Astronaut Chris Hadfield is, in addition to everything else, a photographer. This is his favorite image.
![[optional image description]](http://cdn.theatlantic.com/static/mt/assets/science/BAFohCBCYAADjEF.jpeg)
Chris Hadfield -- scientist, songsmith, poet, tweeter, Shatner buddy, mustache-rocker, International Space Station denizen, Canadian -- is quickly proving himself to be one of the savviest astronauts this side of Earth. While the Expedition 34 flight engineer is remarkable in the way that all astronauts are remarkable, he has made a name for himself, in particular, through his copious use of the communications technologies available to him on the ISS and beyond it. He tweets several times a day to his more than 160,000 Twitter followers. He regularly stars in YouTube videos. He recently produced the first song ever to be recorded outside of Earth.
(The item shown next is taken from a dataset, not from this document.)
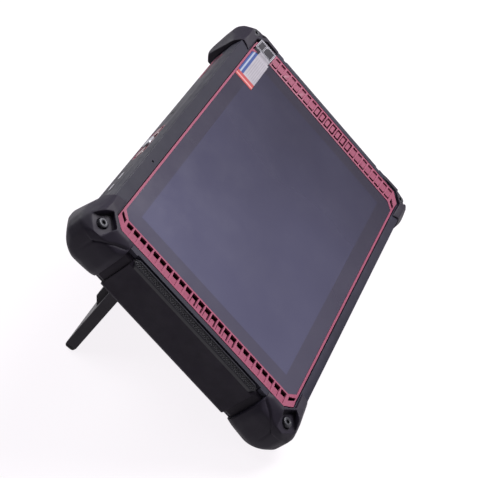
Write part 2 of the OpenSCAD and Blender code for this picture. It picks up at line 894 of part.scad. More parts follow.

But Chris Hadfield, explorer/engineer/evangelist, is perhaps best known for his photographs. To follow his Twitter feed is to be treated, pretty much every day, to spellbinding images of Earth, taken from beyond its borders: the Australian outback, glacier tongues in the Himalayas, an island off the coast of Indonesia ("an island made for running laps"), a thunderstorm from above. The photos are mesmerizing and revealing and beautiful -- each one an extremely high-tech work of art -- and they are the result of obvious love on the part of the guy who took them. "The favorite pastime of astronauts is to be able to look out the window and look at the Earth from above," Hadfield said in a press conference this afternoon. That's in large part because the space station itself is "such a wonderful place to better understand our planet." And new communications technologies have allowed Hadfield's other-worldly artistry to take on a new immediacy. With Twitter, he said, "I can directly, as I see beautiful things, send those images to the ground."
Hadfield has taken hundreds of photos from the ISS during his nearly three weeks on the station. But what, so far, has been his favorite? What, a reporter asked him today, has been the most significant?
"I love the beautiful pictures of the world," Hadfield replied, "but for me, the one that was most significant was looking at the noctilucent clouds. These are clouds that you can barely see from the surface of the Earth. They're the highest clouds that exist -- tiny ice particles way up in the mesosphere. And yet from orbit, as the sun rises, the light bounces off of those clouds, directly into our eyes -- and we can see a part of the Earth's atmosphere that's basically invisible to people on the surface. To me, that's both beautiful -- because of the colors and textures and ripples of it -- but it's also really significant. It's a way to understand the changes in our atmosphere, and a way to understand exactly how our atmosphere interacts with the universe beyond."
Here is Hadfield's image of those icy clouds -- the most significant photo he has so far taken from space:
![[optional image description]](http://cdn.theatlantic.com/static/mt/assets/science/nocti.jpeg)
"The ability to take pictures up here -- it fulfills all sorts of different purposes and needs," Hadfield said of his extracurricular work on the space station. "And we are so lucky to be able to be the ones holding the cameras."